National Collegiate Honors Council

 

Date of this Version

2013

Citation

Honors in Practice, Volume 9 (2013)

Comments

Copyright 2013 by the National Collegiate Honors Council

Abstract

An unlikely meeting of minds might be the minor English philosopher and member of the Bloomsbury Group G. E. Moore and the Swedish mystery writer Henning Mankell’s detective Kurt Wallander, yet both—one real and the other fictional, one historical and one contemporary—are characterized by an unrelenting inquisitiveness integral to their personalities and professions.

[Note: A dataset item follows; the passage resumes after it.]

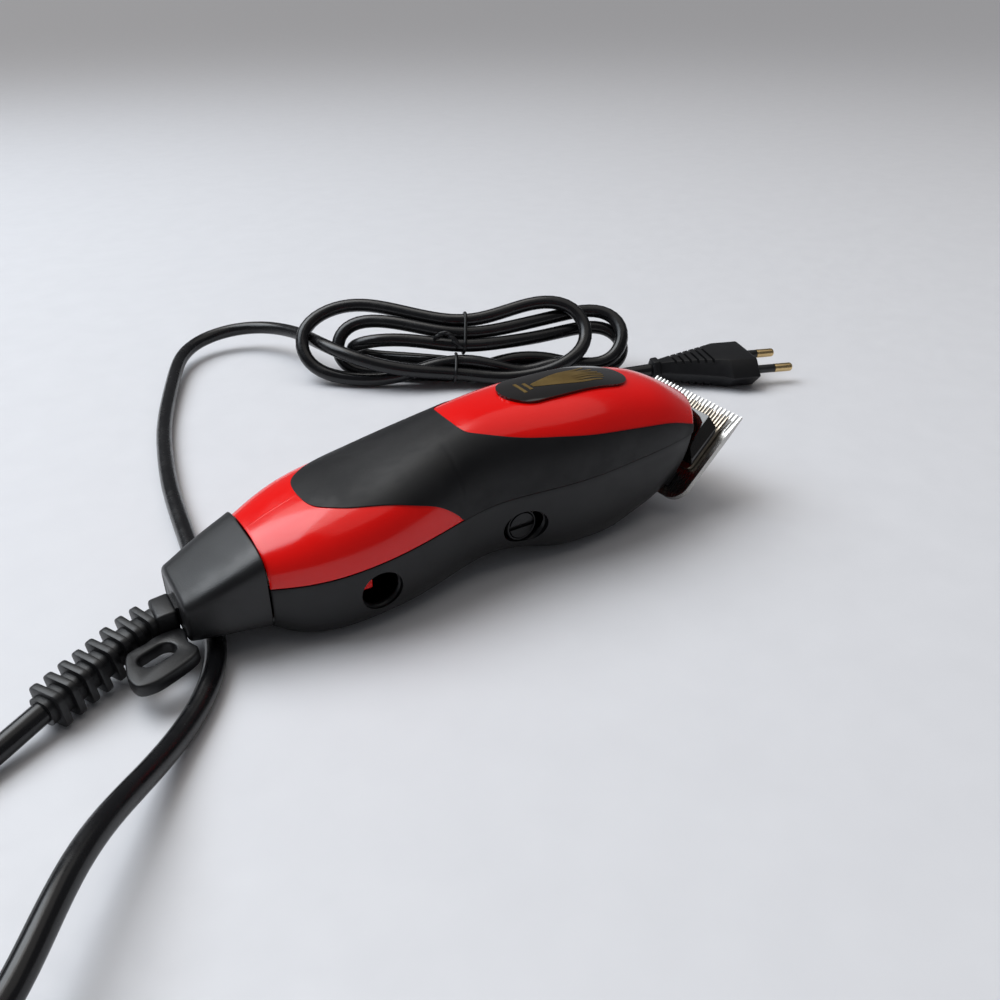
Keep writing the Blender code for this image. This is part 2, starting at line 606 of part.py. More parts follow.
def make_motor():
    """Laminated core, coil, armature with its drive arm, pivot, springs and screws."""
    core_outline = [(52, -3.5), (60, -3.5), (60, 6), (84, 6), (84, -3.5), (92, -3.5), (92, 11), (52, 11)]
    holes = [arc(centre, 1.9, 0, 324, 9) for centre in MOTOR_SCREWS]
    part(plate_curve("stator_core", [core_outline] + holes, 16, 32), LAMINATION)
    for index, (x, y) in enumerate(MOTOR_SCREWS):
        screw = rod(f"motor_screw_{index + 1}", 3.0, (x, y, 32.3), (x, y, 34.5), 12)
        boolean(screw, cutter(rod(f"motor_shank_{index}", 1.5, (x, y, 11.2), (x, y, 33), 10)), "UNION")
        part(screw, STEEL)

    bobbin = box("coil_bobbin", (61, 1.8, 11.5), (62.5, 15.2, 36.5))
    boolean(bobbin, cutter(box("bobbin_flange", (81.5, 1.8, 11.5), (83, 15.2, 36.5))), "UNION")
    boolean(bobbin, cutter(box("bobbin_sleeve", (61.5, 4.4, 14.4), (82.5, 12.6, 33.6))), "UNION")
    boolean(bobbin, cutter(box("bobbin_bore", (60, 5.6, 15.6), (84, 11.4, 32.4))), "DIFFERENCE")
    part(bobbin, NYLON, smooth=False)
    winding = box("coil_winding", (62.8, 2.2, 12), (81.2, 14.8, 36), 1.2)
    boolean(winding, cutter(box("winding_bore", (61, 4.1, 14.1), (83, 12.9, 33.9))), "DIFFERENCE")
    part(winding, COPPER, smooth=False)

    px, py = ARMATURE_PIVOT
    armature = box("armature", (50, -8.6, 17), (94, -4.8, 31), 0.4)
    part(armature, LAMINATION, smooth=False)
    arm = box("drive_arm", (px - 3, -11.4, 14), (104, -8.9, 24))
    boolean(arm, cutter(rod("arm_hub", 3.4, (px, py, 14), (px, py, 24), 16)), "UNION")
    boolean(arm, cutter(box("arm_step", (101, -11.4, 16), (104, 1.8, 24))), "UNION")
    boolean(arm, cutter(box("arm_reach", (101, -1.8, 17.5), (141, 1.8, 24))), "UNION")
    boolean(arm, cutter(rod("arm_bore", 1.7, (px, py, 10), (px, py, 30), 12)), "DIFFERENCE")
    boolean(arm, cutter(rod("arm_finger", 1.5, (137, 0, 21.3), DRIVE_TIP, 12)), "UNION")
    part(arm, NYLON, smooth=False)
    part(rod("pivot_pin", 1.4, (px, py, 12), (px, py, 27), 12), STEEL)
    part(box("pivot_bracket", (px - 5, py - 2.8, 5.6), (px + 5, py + 2.8, 11.7), 0.4), STEEL, smooth=False)
    spring = curve_mesh("return_spring", helix((81, 0), 3.0, -16.0, -12.4, 3.2), 0.45, 1)
    part(spring, STEEL)


def helix(centre, radius, start_y, end_y, turns):
    """A coil spring's line along y, centred at (x, z offset) over the power screw's height."""
    points = []
    count = int(turns * 12)
    for i in range(count + 1):
        angle = 2 * math.pi * turns * i / count
        y = start_y + (end_y - start_y) * i / count
        points.append((centre[0] + radius * math.cos(angle), y, 16.4 + centre[1] + radius * math.sin(angle)))
    return points


def make_controls():
    """Power screw on the right, slide switch and taper lever on the left."""
    screw = rod("power_screw", 4.4, (81, -19.6, 16.4), (81, -16.6, 16.4), 20)
    boolean(screw, cutter(box("power_slot", (75, -21, 15.7), (87, -18.6, 17.1))), "DIFFERENCE")
    part(screw, GLOSS_BLACK)
    sleeve = rod("screw_sleeve", 5.3, (81, -19.4, 16.4), (81, -12.2, 16.4), 20)
    boolean(sleeve, cutter(rod("sleeve_bore", 4.7, (81, -21, 16.4), (81, -10, 16.4), 20)), "DIFFERENCE")
    part(sleeve, SATIN_BLACK)

    part(box("switch_body", (36, 14, 10), (52, 18.5, 20), 0.5), NYLON, smooth=False)
    button = box("switch_button", (40.5, 24.8, 8.2), (49.5, 27.0, 15.8), 0.6)
    boolean(button, cutter(box("button_stem", (42.5, 18.9, 10.4), (46.5, 25.6, 13.6))), "UNION")
    part(button, SATIN_BLACK, smooth=False)

    hub = rod("taper_lever", 6.0, (130, 24.7, 17), (130, 27.9, 17), 20)
    arm = box("lever_arm", (101, 24.8, 16.5), (130, 26.9, 22), 0.6)
    boolean(hub, cutter(arm), "UNION")
    boolean(hub, cutter(box("lever_thumb", (100, 25.2, 16.9), (105, 30.2, 21.6), 0.8)), "UNION")
    part(hub, SATIN_BLACK, smooth=False)
    cam = rod("taper_cam", 2.9, (130, 12.5, 17), (130, 24.4, 17), 16)
    boolean(cam, cutter(rod("cam_lobe", 1.6, (131.1, 9.5, 17), (131.1, 13, 17), 12)), "UNION")
    part(cam, STEEL)


def comb_outline(half_width, heel, root, tip, count, tooth_fill, corner):
    """The outline of a toothed blade: rounded heel corners, then the teeth from left to right."""
    points = arc((heel + corner, -half_width + corner), corner, 180, 270, 5)
    pitch = 2 * half_width / count
    for index in range(count):
        middle = -half_width + pitch * (index + 0.5)
        base = pitch * tooth_fill / 2
        points += [(root, middle - base), (tip - 0.6, middle - base * 0.62), (tip, middle),
                   (tip - 0.6, middle + base * 0.62), (root, middle + base)]
    points += arc((heel + corner, half_width - corner), corner, 90, 180, 5)
    return points


def make_blades():
    """Fixed blade, moving blade with its driver, guide block, seat, tension spring and screws."""
    outline = comb_outline(BLADE_HALF_WIDTH, 0, BLADE_LENGTH - TOOTH_LENGTH, BLADE_LENGTH, TOOTH_COUNT, 0.86, 6.5)
    holes = [arc((6.0, side * 12), 2.0, 0, 330, 11) for side in (-1, 1)]
    part(plate_curve("fixed_blade", [outline] + holes, 0, 2.0), STEEL, BLADES, smooth=False)
    outline = comb_outline(19.8, 12, 29, 35.6, FINE_TOOTH_COUNT, 0.8, 2)
    part(plate_curve("moving_blade", [outline], 2.3, 3.6), DARK_STEEL, BLADES, smooth=False)
    for index, side in enumerate((-1, 1)):
        screw = rod(f"blade_screw_{index + 1}", 3.4, (6.0, side * 12, -1.7), (6.0, side * 12, -GAP), 16)
        boolean(screw, cutter(rod(f"blade_shank_{index}", 1.6, (6.0, side * 12, -0.8), (6.0, side * 12, 6.6), 10),
                              BLADES), "UNION")
        boolean(screw, cutter(box(f"blade_slot_{index}", (2, side * 12 - 0.4, -2), (10, side * 12 + 0.4, -1.1)),
                              BLADES), "DIFFERENCE")
        part(screw, STEEL, BLADES)
    seat = box("blade_seat", (3.2, -16, 2.3), (9.4, 16, 8.6), 0.4)
    for index, side in enumerate((-1, 1)):
        boolean(seat, cutter(rod(f"seat_bore_{index}", 1.9, (6.0, side * 12, 1), (6.0, side * 12, 7.2), 10),
                             BLADES), "DIFFERENCE")
    part(seat, SATIN_BLACK, BLADES, smooth=False)
    part(box("tension_spring", (9.8, -11, 4.3), (10.6, 11, 9.6)), STEEL, BLADES, smooth=False)

    def slab(z, back, front, half):
        return [(back, -half, z), (front, -half, z), (front, half, z), (back, half, z)]
    guide = loft("blade_guide", [slab(3.9, 14, 28, 20), slab(6.0, 15.5, 29.6, 20), slab(8.5, 19, 31.5, 16.5)])
    boolean(guide, cutter(box("guide_slot", (16, -6.2, 3), (25.2, 6.2, 12)), BLADES), "DIFFERENCE")
    part(guide, GLOSS_BLACK, BLADES, smooth=False)
    driver = box("blade_driver", (17, -4.0, 3.9), (23.6, 4.0, 12.4))
    boolean(driver, cutter(box("driver_fork", (15, -1.9, 6.6), (25, 1.9, 14)), BLADES), "DIFFERENCE")
    part(driver, NYLON, BLADES, smooth=False)


def make_wiring():
    """The cord's inner end, its clamp and the two leads to switch and coil."""
    part(curve_mesh("inner_cord", smooth_route([(-17.4, -0.4, 14), (-10, -1, 14.2), (-2, -3, 13), (8, -6, 10)], 5),
                    CORD_RADIUS), GLOSS_BLACK)
    clamp = box("cord_clamp", (-2, -9.5, 17.2), (3, 4, 19.4), 0.4)
    part(clamp, NYLON, smooth=False)
    part(curve_mesh("live_lead", smooth_route([(10, -4.6, 10.5), (16, 2, 10), (25, 12, 10), (35.4, 17, 11)], 6), 0.9, 1),
         BROWN_WIRE)
    part(curve_mesh("neutral_lead", smooth_route([(10, -7.4, 8.5), (18, -3, 7), (28, 7, 6.5), (40, 9, 7),
                                                  (50, 3, 9), (60, 3, 13)], 6), 0.9, 1), BLUE_WIRE)


make_housing()
make_end_cap()
make_strain_relief()
make_cord()
make_motor()
make_controls()
make_blades()
make_wiring()
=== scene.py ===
"""Corded hair clipper: the looks of the whole product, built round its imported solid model.

The clipper lies on its belly with the blade towards +X, its own left side towards +Y and the table at z = 0.
Sizes are in millimetres in the housing's frame, where x = 0 is the joint between end cap and housing, and
each piece is settled into the part's own frame, in metres, before it is dressed.
"""
from __future__ import annotations

import json
import logging
import math
from collections.abc import Callable, Mapping, Sequence
from dataclasses import dataclass
from enum import Enum

import bpy
import numpy as np
from mathutils import Euler, Matrix, Vector

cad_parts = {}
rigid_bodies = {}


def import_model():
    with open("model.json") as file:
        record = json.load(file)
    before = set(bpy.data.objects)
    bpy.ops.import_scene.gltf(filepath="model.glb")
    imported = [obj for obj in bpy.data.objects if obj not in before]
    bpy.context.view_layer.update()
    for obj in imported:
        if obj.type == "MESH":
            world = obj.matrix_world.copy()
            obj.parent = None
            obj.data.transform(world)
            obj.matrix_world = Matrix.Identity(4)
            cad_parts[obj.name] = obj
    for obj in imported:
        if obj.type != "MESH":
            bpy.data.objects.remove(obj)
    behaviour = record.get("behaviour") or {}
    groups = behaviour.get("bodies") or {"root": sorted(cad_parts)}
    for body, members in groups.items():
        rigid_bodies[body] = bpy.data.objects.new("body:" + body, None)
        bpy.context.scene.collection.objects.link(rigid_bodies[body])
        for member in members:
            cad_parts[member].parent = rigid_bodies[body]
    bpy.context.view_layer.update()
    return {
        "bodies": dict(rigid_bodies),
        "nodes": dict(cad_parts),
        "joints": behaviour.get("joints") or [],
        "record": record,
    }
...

A member of the notorious but secretive Apostles while at Cambridge along with his friends Leonard Woolf, Lytton Strachey, E. M. Forster, Clive Bell, and John Maynard Keynes, Moore established his intellectual reputation by always asking “What exactly do you mean?” (Cohen). In order to probe more deeply, Mankell’s Wallander uses this same question in his line of work. In the first mystery in the series, Faceless Killers, Wallander’s superintendent Björk reports, “Our colleagues don’t sound happy. . . . It’s never anyone’s idea of fun to bring in someone from your own force. It’s going to be a wretched winter because of this.” To which Wallander replies, “What do you mean by wretched?” (267).